● JOB: Copy the full set of lines exactly as given.

start

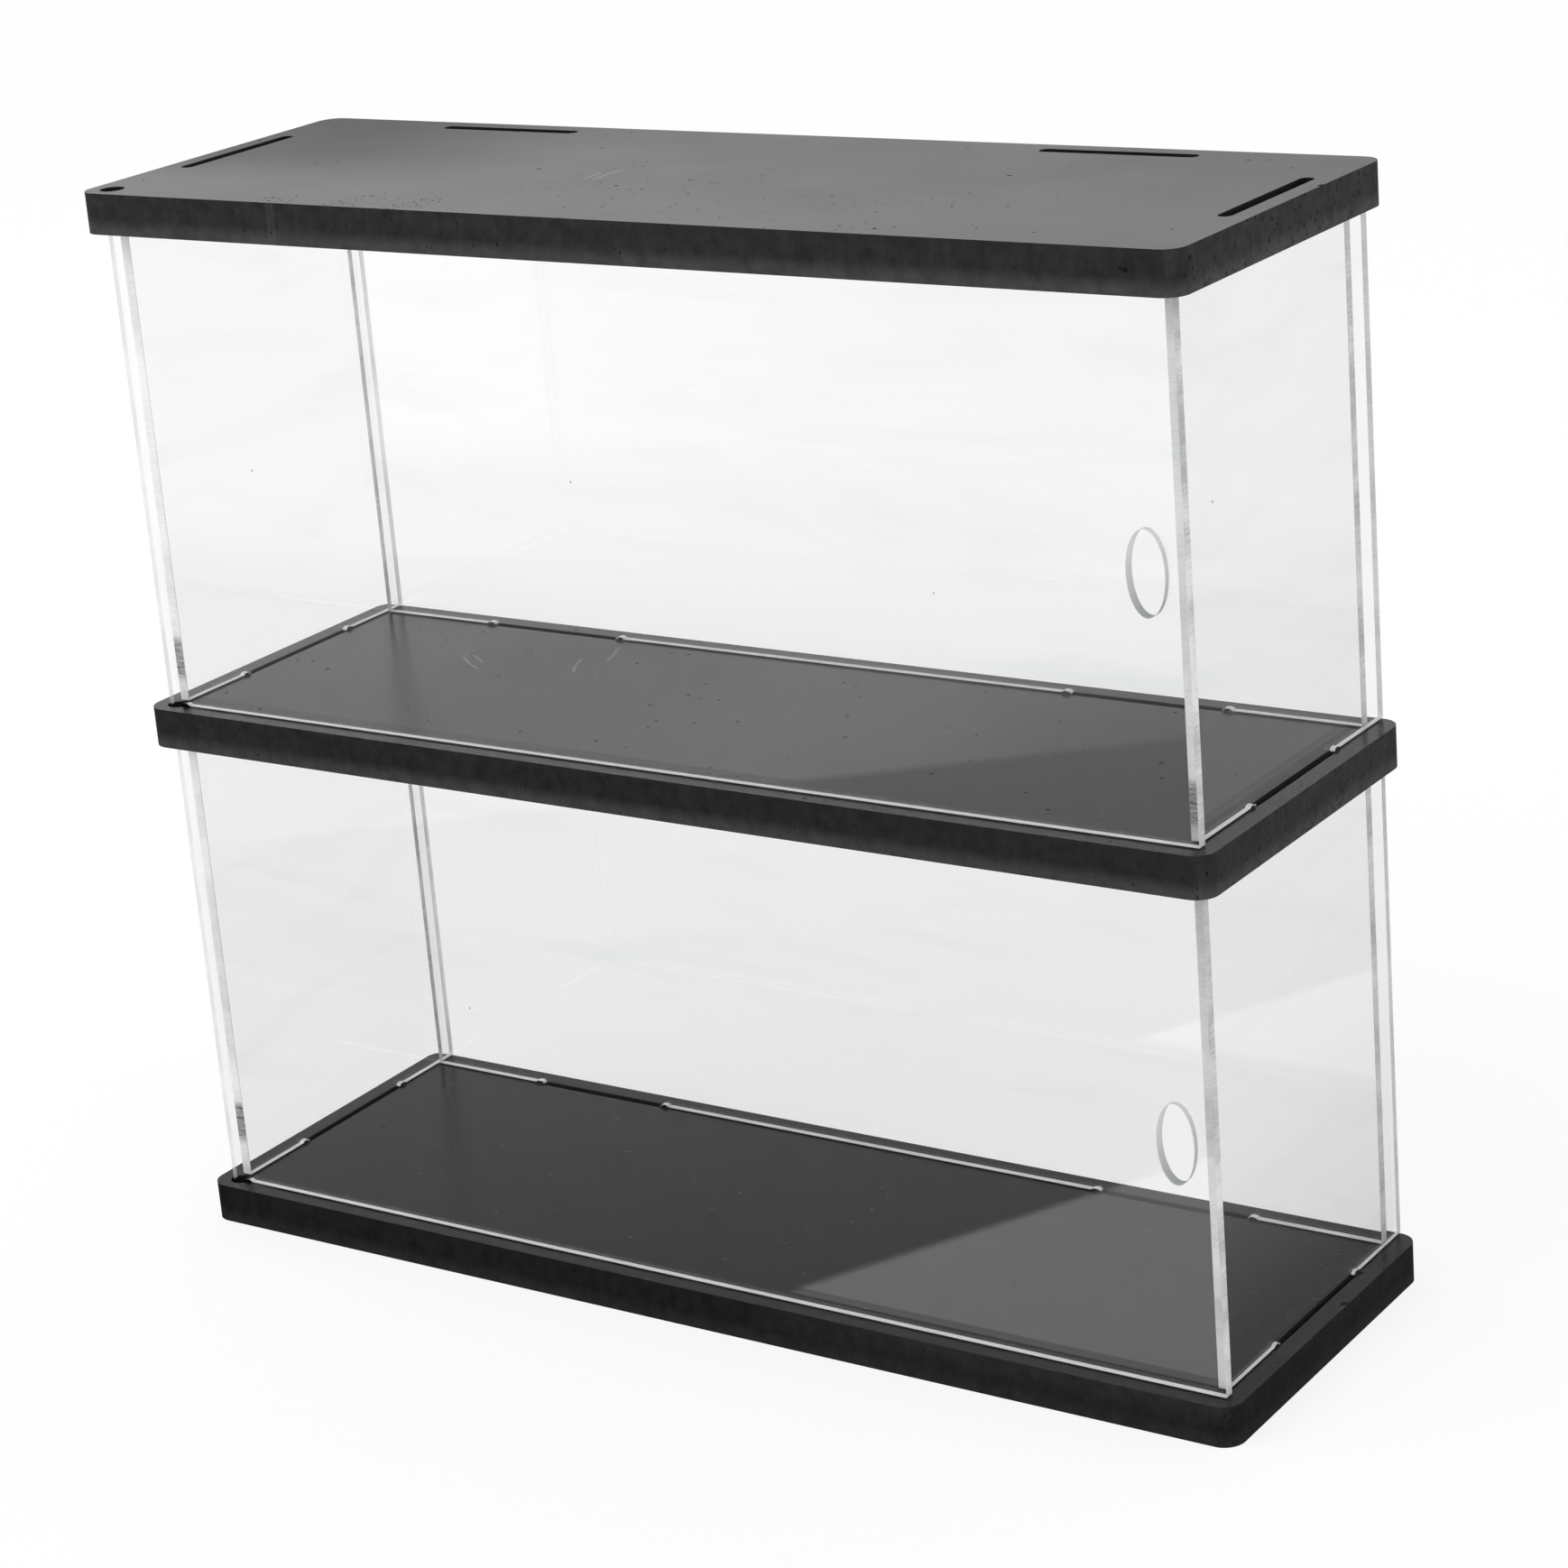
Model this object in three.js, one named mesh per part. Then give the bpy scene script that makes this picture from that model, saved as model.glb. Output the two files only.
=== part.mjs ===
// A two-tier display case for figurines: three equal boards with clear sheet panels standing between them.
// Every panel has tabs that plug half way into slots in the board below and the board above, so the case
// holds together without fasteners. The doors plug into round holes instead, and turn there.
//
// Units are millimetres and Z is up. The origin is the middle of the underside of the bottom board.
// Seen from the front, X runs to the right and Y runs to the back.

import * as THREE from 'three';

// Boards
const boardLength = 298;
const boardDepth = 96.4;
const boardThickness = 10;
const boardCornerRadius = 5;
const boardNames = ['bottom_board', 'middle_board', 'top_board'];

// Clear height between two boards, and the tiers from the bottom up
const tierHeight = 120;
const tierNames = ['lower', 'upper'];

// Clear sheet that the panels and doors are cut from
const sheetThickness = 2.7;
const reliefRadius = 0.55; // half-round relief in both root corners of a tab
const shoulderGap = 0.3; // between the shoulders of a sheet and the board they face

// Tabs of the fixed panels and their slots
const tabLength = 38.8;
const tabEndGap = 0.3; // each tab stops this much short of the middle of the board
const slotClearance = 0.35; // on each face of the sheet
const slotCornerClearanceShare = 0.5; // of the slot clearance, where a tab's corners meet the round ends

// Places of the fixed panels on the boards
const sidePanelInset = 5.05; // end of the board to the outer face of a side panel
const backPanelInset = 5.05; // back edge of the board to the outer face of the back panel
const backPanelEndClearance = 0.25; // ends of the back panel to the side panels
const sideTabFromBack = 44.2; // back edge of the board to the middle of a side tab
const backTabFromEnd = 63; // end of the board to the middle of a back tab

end

● THE RESPONSE:
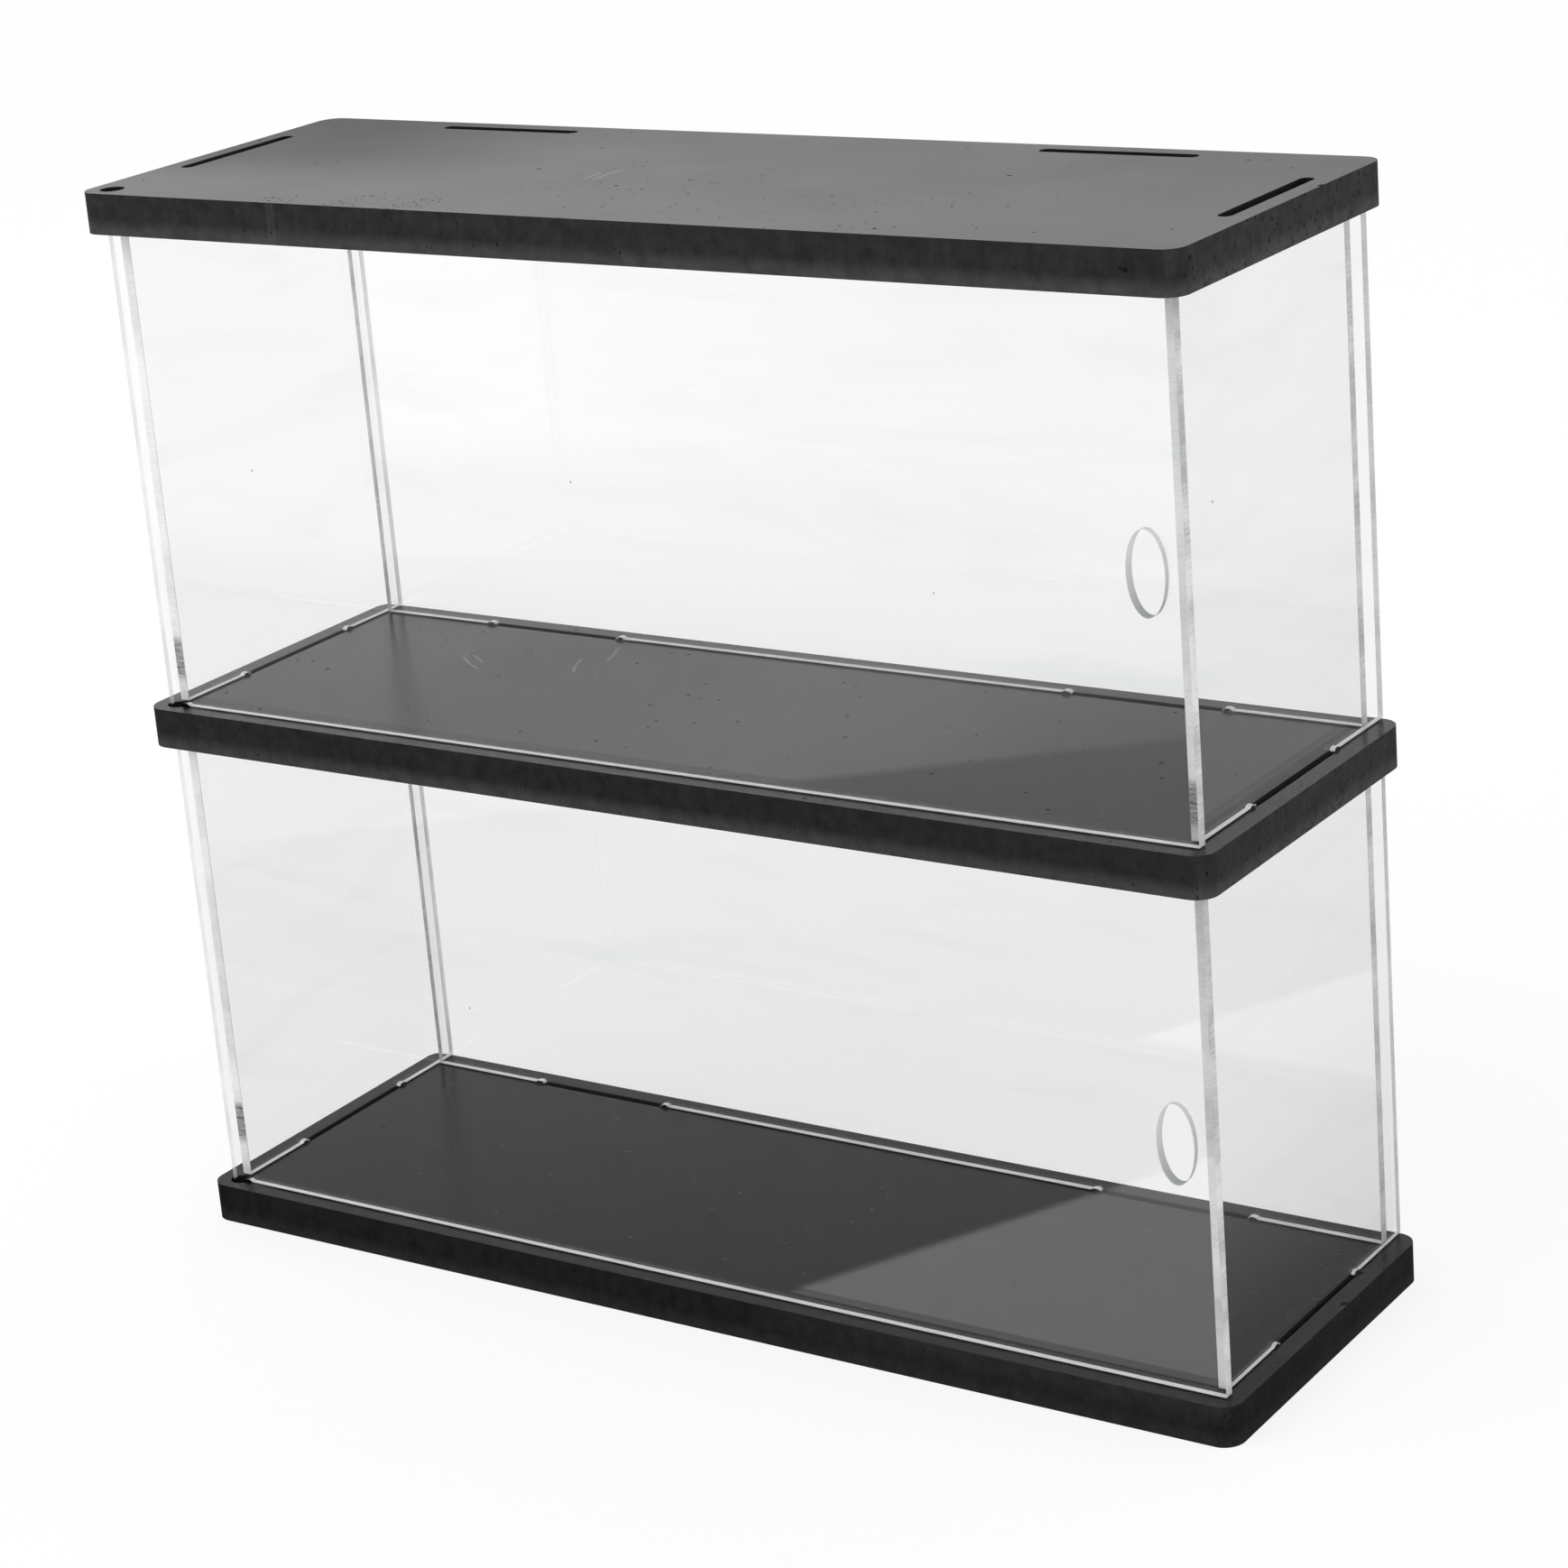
Model this object in three.js, one named mesh per part. Then give the bpy scene script that makes this picture from that model, saved as model.glb. Output the two files only.
=== part.mjs ===
// A two-tier display case for figurines: three equal boards with clear sheet panels standing between them.
// Every panel has tabs that plug half way into slots in the board below and the board above, so the case
// holds together without fasteners. The doors plug into round holes instead, and turn there.
//
// Units are millimetres and Z is up. The origin is the middle of the underside of the bottom board.
// Seen from the front, X runs to the right and Y runs to the back.

import * as THREE from 'three';

// Boards
const boardLength = 298;
const boardDepth = 96.4;
const boardThickness = 10;
const boardCornerRadius = 5;
const boardNames = ['bottom_board', 'middle_board', 'top_board'];

// Clear height between two boards, and the tiers from the bottom up
const tierHeight = 120;
const tierNames = ['lower', 'upper'];

// Clear sheet that the panels and doors are cut from
const sheetThickness = 2.7;
const reliefRadius = 0.55; // half-round relief in both root corners of a tab
const shoulderGap = 0.3; // between the shoulders of a sheet and the board they face

// Tabs of the fixed panels and their slots
const tabLength = 38.8;
const tabEndGap = 0.3; // each tab stops this much short of the middle of the board
const slotClearance = 0.35; // on each face of the sheet
const slotCornerClearanceShare = 0.5; // of the slot clearance, where a tab's corners meet the round ends

// Places of the fixed panels on the boards
const sidePanelInset = 5.05; // end of the board to the outer face of a side panel
const backPanelInset = 5.05; // back edge of the board to the outer face of the back panel
const backPanelEndClearance = 0.25; // ends of the back panel to the side panels
const sideTabFromBack = 44.2; // back edge of the board to the middle of a side tab
const backTabFromEnd = 63; // end of the board to the middle of a back tab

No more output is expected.